So in this case, since we let result = empty array, there wouldn’t be any value in the result just yet until we start pushing the unique values into the empty array, is that correct? I guess I’m mostly having trouble understanding which part of the solution code extracts the unique values then pushing them into the empty array.

Yes. 100%. The array starts out as empty. And push is how we add something to the end of an array. It is important to add them to the end because of the “in the order of the original provided arrays” instruction. We are looping through in order so when we push they end up in order.

I guess I’m mostly having trouble understanding which part of the solution code extracts the unique values then pushing them into the empty array.

The code you extracted does it.

In pseudo code:

loop through the arrays
  loop through the values in each array
    if the value is not in the results
      add it to the results

So with this code:

I guess I’m mostly having trouble understanding which part of the solution code extracts the unique values then pushing them into the empty array.

uniteUnique([1, 3, 2], [5, 2, 1, 4], [2, 1])

gives us:

outer loop: [1, 3, 2]
  inner loop: 1
    is 1 in result?
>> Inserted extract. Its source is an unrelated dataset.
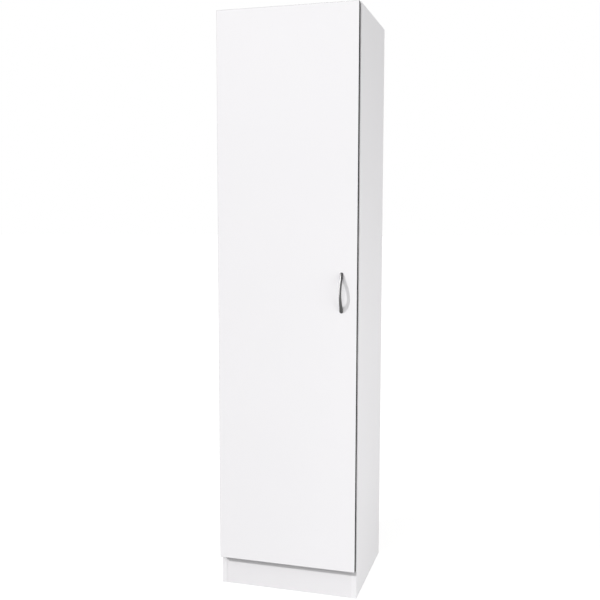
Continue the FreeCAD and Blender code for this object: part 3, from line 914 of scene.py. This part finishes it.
def cup_mesh():
    """All cups: a pressed shell, its winged flange and the two cheeks that hold the pin."""
    mesh = bmesh.new()
    for low, high in solids("hinge_cups"):
        middle = Vector((low.x + CUP_OUTER * MM, high.y - CUP_FLANGE * MM, (low.z + high.z) / 2))

        def at(x, y, z):
            return middle + Vector((x, y, z)) * MM

        def on_door(x, z, y):
            return at(x, y, z)

        shell(mesh, cup_profile(), on_door, CUP_SIDES)
        holes = [circle(CUP_HOLE, HOLE_SIDES, (CUP_HOLE_X, side * CUP_HOLE_Z)) for side in (-1, 1)]
        sheet(mesh, cup_outline(), holes, on_door, CUP_FLANGE)
        for base in (-CHEEK_NEAR - CHEEK_THICK, CHEEK_NEAR):
            sheet(mesh, cheek_outline(), [], lambda x, y, lift: at(x, y, base + lift), CHEEK_THICK)
    bmesh.ops.recalc_face_normals(mesh, faces=mesh.faces)
    flattened(mesh, CUP_FLAT_WITHIN)
    return mesh_data(mesh, "hinge_cups_pressed")


def add_hinge_cups():
    pressed = rounded(cup_mesh(), CUP_ROUNDING, CUP_ROUNDING_STEPS)
    add_piece("hinge_cups_pressed", pressed, NICKEL, "door", "hinge_cups")


# ---------------------------------------------------------------- bow handle
# Oval sections along an arch, which spread into two flat feet.
HANDLE_SECTIONS = 84
HANDLE_RING = 32
HANDLE_THICK = 4.0 * MM
HANDLE_OPENING = 44.0 * MM     # half the span of the finger gap
HANDLE_WAIST = 4.0 * MM        # half the width in the middle
HANDLE_TIP = 7.0 * MM          # length over which each end rounds off
HANDLE_TIP_POWER = 2.4
HANDLE_TIP_LEAST = 0.02        # keeps the last section from closing
HANDLE_EDGE = 0.4 * MM         # least depth, at the ends
FOOT_SQUARENESS = 0.45         # 1 is an oval section, and less is squarer
BOW_SQUARENESS = 0.96


def arch(half, rise, along):
    """Height of a circular arch of the given half span, at a distance from its middle."""
    if abs(along) >= half:
        return 0.0
    radius = (half * half + rise * rise) / (2 * rise)
    return math.sqrt(radius * radius - along * along) - (radius - rise)


def handle_section(middle, face, size, along):
    """One ring of points across the handle, at a distance from its middle."""
    half, rise, end = size.z / 2, size.y, size.x / 2
    outer = max(arch(half, rise, along), HANDLE_EDGE)
    inner = arch(HANDLE_OPENING, rise - HANDLE_THICK, along)
    wide = HANDLE_WAIST + (end - HANDLE_WAIST) * (along / half) ** 2
    over = max(0.0, abs(along) - (half - HANDLE_TIP)) / HANDLE_TIP
    wide *= math.sqrt(max(HANDLE_TIP_LEAST, 1 - over ** HANDLE_TIP_POWER))
    centre, thick = (outer + inner) / 2, (outer - inner) / 2
    ring = []
    for k in range(HANDLE_RING):
        turn = 2 * math.pi * k / HANDLE_RING
        c, s = math.cos(turn), math.sin(turn)
        power = FOOT_SQUARENESS if inner == 0.0 and s < 0 else BOW_SQUARENESS
        x = math.copysign(abs(c) ** power, c) * wide
        y = centre + math.copysign(abs(s) ** power, s) * thick
        ring.append((middle.x + x, face - y, middle.z + along))
    return ring


def handle_mesh():
    low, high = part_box("door_handle")
    middle, size = (low + high) / 2, high - low
    mesh = bmesh.new()
    rings = []
    for i in range(HANDLE_SECTIONS + 1):
        along = math.sin((i / HANDLE_SECTIONS - 0.5) * math.pi) * size.z / 2
        rings.append([mesh.verts.new(co) for co in handle_section(middle, high.y, size, along)])
    for one, two in zip(rings, rings[1:]):
        for k in range(HANDLE_RING):
            n = (k + 1) % HANDLE_RING
            mesh.faces.new((one[k], one[n], two[n], two[k]))
    mesh.faces.new(rings[0])
    mesh.faces.new(rings[-1])
    bmesh.ops.recalc_face_normals(mesh, faces=mesh.faces)
    data = mesh_data(mesh, "bow_handle")
    smooth(data, SMOOTH_BELOW_ROUNDED)
    return data


def add_handle():
    # the handle's near-black base colour is a painted reflection
    add_piece("bow_handle", handle_mesh(), HANDLE_METAL_PAINTED_DARK, "door", "door_handle")


# ---------------------------------------------------------------- floor and light
FULL_WHITE = (1.0, 1.0, 1.0, 1.0)
FLOOR_REACH = 60.0
FLOOR_COLOUR = 0.21
FLOOR_GLOW = 0.86          # light of the floor's own, seen and not cast
FILL_LEVEL = 0.69          # light of the world on the object; the world itself shows white
KEY_STRENGTH = 2.3
KEY_FROM = Vector((-1.2, -1.0, 1.0))
KEY_SPREAD = math.radians(1.8)
KEY_PAST_HANDLE = 0.2      # share of the key that the handle throws no shadow from

# power, width and height, place, and the point that it faces
SIDE_FILL = (28.5, (2.0, 1.2), Vector((2.4, -0.7, 0.3)), Vector((0.22, 0.0, 0.35)))
FRONT_FILL = (17.5, (1.8, 1.4), Vector((-0.8, -3.8, 3.0)), Vector((0.0, 0.0, 0.7)))
REFLECTION_CARD = (850.0, (5.2, 4.5), Vector((-3.3, -1.2, 2.1)), Vector((0.0, 0.0, 1.0)))


def seen_directly(start):
    """1 for what the camera sees, also by a reflection or through something clear, else 0."""
    camera, glossy, through = (start.node("ShaderNodeLightPath", out="Is " + kind + " Ray")
                               for kind in ("Camera", "Glossy", "Transmission"))
    return (camera + glossy + through).capped()


def stage_floor():
    """Pale floor that stands out white, and still takes the cupboard's shadow."""
    corners = [(x * FLOOR_REACH, y * FLOOR_REACH, 0) for x, y in ((-1, -1), (1, -1), (1, 1), (-1, 1))]
    data = bpy.data.meshes.new("studio_floor")
    data.from_pydata(corners, [], [(0, 1, 2, 3)])
    floor = bpy.data.objects.new("studio_floor", data)
    bpy.context.scene.collection.objects.link(floor)
    material, shader, start, place = new_material("studio_white")
    shader.inputs["Base Color"].default_value = (FLOOR_COLOUR, FLOOR_COLOUR, FLOOR_COLOUR, 1.0)
    shader.inputs["Roughness"].default_value = 1.0
    shader.inputs["Specular IOR Level"].default_value = 0.0
    glow = start.node("ShaderNodeEmission", None,
                      {"Color": FULL_WHITE, "Strength": seen_directly(start) * FLOOR_GLOW})
    lit = Wire(start.tree, shader.outputs[0])
    surface = start.node("ShaderNodeAddShader", None, {0: lit, 1: glow})
    output = next(node for node in start.tree.nodes if node.type == "OUTPUT_MATERIAL")
    feed(surface, output, "Surface")
    data.materials.append(material)


def hang(name, lamp, place, back):
    """Put a lamp in the scene, with its back turned the given way."""
    lit = bpy.data.objects.new(name, lamp)
    lit.location = place
    lit.rotation_euler = back.to_track_quat("Z", "Y").to_euler()
    bpy.context.scene.collection.objects.link(lit)
    return lit


def sunlight(name, strength):
    lamp = bpy.data.lights.new(name, "SUN")
    lamp.energy = strength
    lamp.angle = KEY_SPREAD
    return hang(name, lamp, (0, 0, 0), KEY_FROM)


def panel(name, power, size, place, aim):
    lamp = bpy.data.lights.new(name, "AREA")
    lamp.energy = power
    lamp.shape = "RECTANGLE"
    lamp.size, lamp.size_y = size
    return hang(name, lamp, place, place - aim)


def gathered(name, wanted):
    """Collection of the meshes that answer a question, for a lamp to heed."""
    group = bpy.data.collections.new(name)
    for piece in bpy.data.objects:
        if piece.type == "MESH" and wanted(piece):
            group.objects.link(piece)
    return group


def is_metal(piece):
    return bool(piece.data.materials) and piece.data.materials[0] in METALS


def studio_light():
    world = bpy.data.worlds.new("studio")
    bpy.context.scene.world = world
    world.use_nodes = True
    start = Wire(world.node_tree)
    back = next(node for node in world.node_tree.nodes if node.type == "BACKGROUND")
    back.inputs["Color"].default_value = FULL_WHITE
    feed(FILL_LEVEL + (1 - FILL_LEVEL) * seen_directly(start), back, "Strength")
    sunlight("key", KEY_STRENGTH * (1 - KEY_PAST_HANDLE))
    past = sunlight("key_past_handle", KEY_STRENGTH * KEY_PAST_HANDLE)
    past.light_linking.blocker_collection = gathered(
        "blockers", lambda piece: piece.name != "bow_handle")
    panel("side_fill", *SIDE_FILL)
    panel("front_fill", *FRONT_FILL)
    card = panel("reflection_card", *REFLECTION_CARD)
    card.visible_diffuse = False
    card.light_linking.receiver_collection = gathered("shiny", is_metal)


# ---------------------------------------------------------------- camera
CAMERA_AT = Vector((0.74903, -2.64486, 1.19198))
CAMERA_YAW, CAMERA_PITCH, CAMERA_ROLL = 0.2796, -0.0968, 0.0019
CAMERA_FOCAL = 832.542     # in pixels of a picture this wide
PICTURE_WIDTH = 600
SENSOR_WIDTH = 36.0


def studio_camera():
    """Standing to the right of the cupboard at chest height, turned and tipped slightly."""
    lens = bpy.data.cameras.new("view")
    lens.sensor_width = SENSOR_WIDTH
    lens.lens = CAMERA_FOCAL / PICTURE_WIDTH * SENSOR_WIDTH
    lens.clip_end = FLOOR_REACH
    yaw, pitch, roll = CAMERA_YAW, CAMERA_PITCH, CAMERA_ROLL
    ahead = Vector((-math.sin(yaw), math.cos(yaw), 0))
    forward = ahead * math.cos(pitch) + Vector((0, 0, math.sin(pitch)))
    right = Vector((math.cos(yaw), math.sin(yaw), 0))
    up = right.cross(forward)
    tilted = right * math.cos(roll) + up * math.sin(roll)
    upright = up * math.cos(roll) - right * math.sin(roll)
    turn = Matrix((tilted, upright, -forward)).transposed().to_4x4()
    camera = bpy.data.objects.new("view", lens)
    camera.matrix_world = Matrix.Translation(CAMERA_AT) @ turn
    bpy.context.scene.collection.objects.link(camera)
    bpy.context.scene.camera = camera


# ---------------------------------------------------------------- the cupboard and its setting
dress_nodes()
add_screws()
add_cams()
add_shelf_pins()
add_eased_fittings()
add_eased_boards()
add_eased_bands()
add_hinge_cups()
add_buffers()
add_handle()

bpy.context.scene.view_settings.view_transform = "Standard"
stage_floor()
studio_light()
studio_camera()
No, add it.
  inner loop: 3
    is 3 in result? No, add it.
  inner loop: 2
    is 2 in result? No, add it.
outer loop: [5, 2, 1, 4]
  inner loop: 5
    is 5 in result? No, add it.
  inner loop: 2
    is 2 in result? Yes, don't add.
  inner loop: 1
    is 1 in result? Yes, don't add.
  inner loop: 4
    is 4 in result? No, add it.
outer loop: [2, 1]
  inner loop: 2
    is 2 in result? Yes, don't add.
  inner loop: 1
    is 1 in result? Yes, don't add.

That’s the logic. Step through it and keep track of what is in result.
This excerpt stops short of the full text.